The ship will be able to carry a crew of 1,204 and 1,871 troops, meaning the ship is being engineered to carry a Marine Expeditionary Unit, the statement added.
America class ships are outfitted with a group of technologies called a Ship Self Defense System. This includes two Rolling Aircraft Missile RIM-116 Mk 49 launchers; two Raytheon 20mm Phalanx CIWS mounts; and seven twin .50 cal. machine guns, Navy officials said.
Unlike previous amphibious assault ships, the first two America-class big deck amphibs are being built without a well deck in order to optimize the platform for aviation assets such as the MV-22 Osprey and F-35B. The ship is configured with more deck and hangar space for aircraft and is designed to maximize the technological advantages provided by the F-35B and Osprey
One of these strategic advantages, among other things, is described as vertical maneuver – the ability to use the range and speed of the Osprey to forward project mobile units deep into hostile territory possibly behind enemy lines, Navy and Marine Corps units have described.
The third America-class amphib, called LHA 8, will feature the return of the well deck.
F-35B Will Change Tactics and Procedures on Amphibs
Part of the challenge to F-35B integration is recognizing how its technologies will change concepts of operations, tactics and procedures; the F-35B is a very different aircraft than the Harrier jets it is replacing, Navy officials said.

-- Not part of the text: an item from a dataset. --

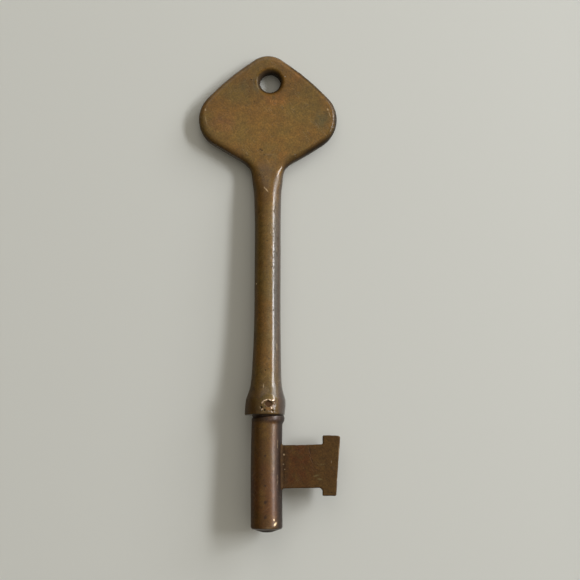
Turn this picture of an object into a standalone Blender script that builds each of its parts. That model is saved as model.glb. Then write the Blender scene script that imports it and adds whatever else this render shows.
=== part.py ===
"""Bit key: a cast bow and shank, a turned stem pinned into its collar, and a flat bit set in the stem.

The key lies along Y with the flat of its tip at the origin and its bow towards +Y. The bit points
towards +X, and the flat faces of bow and bit look along Z. Dimensions are in millimetres. The stem
is on the Y axis. The casting was fitted by hand, and its own centre line lies a little to -X.
"""

import math

import bmesh
import bpy
from mathutils import Matrix, Vector

MM = 0.001
TURN_STEPS = 36
ARC_STEP = math.radians(12)
EDGE_RESOLUTION = 2
WELD = 0.000001
OVERRUN = 1.0  # how far a cutter or guide runs past the surface that it trims

CASTING_X = -0.28

# Bow: a flat plate, its outline a polygon with rounded corners (half of it, x then y then radius).
BOW_THICKNESS = 2.8
BOW_EDGE_RADIUS = 1.15
BOW_CREST = (0.0, 99.4, 4.9)
BOW_FLANK = (8.6, 93.4, 50.0)
BOW_LOBE = (18.2, 83.0, 6.6)
BOW_NECK = (3.12, 74.05, 6.1)
BOW_FOOT = (2.5, 62.0)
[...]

Harrier jets, which also have the ability to conduct vertical take-off-and-landings, are multi-role jets primarily designed for light attack missions – such as quickly flying over land locations where Marines are forward deployed and providing close air support.
While the F-35B can perform these missions as well, the new Joint Strike Fighter brings a wide range of new sensors, weaponry and aviation technology to the Corps.
The C5I (command, control, communications, computers, collaboration) requirements for the F-35B will be very different than how the Navy operated the Harrier.
Navy officials also said the service is upgrading the seeker on various ship defensive systems such as the Rolling Air Frame missile and NATO Evolved Sea Sparrow Missile to an active seeker.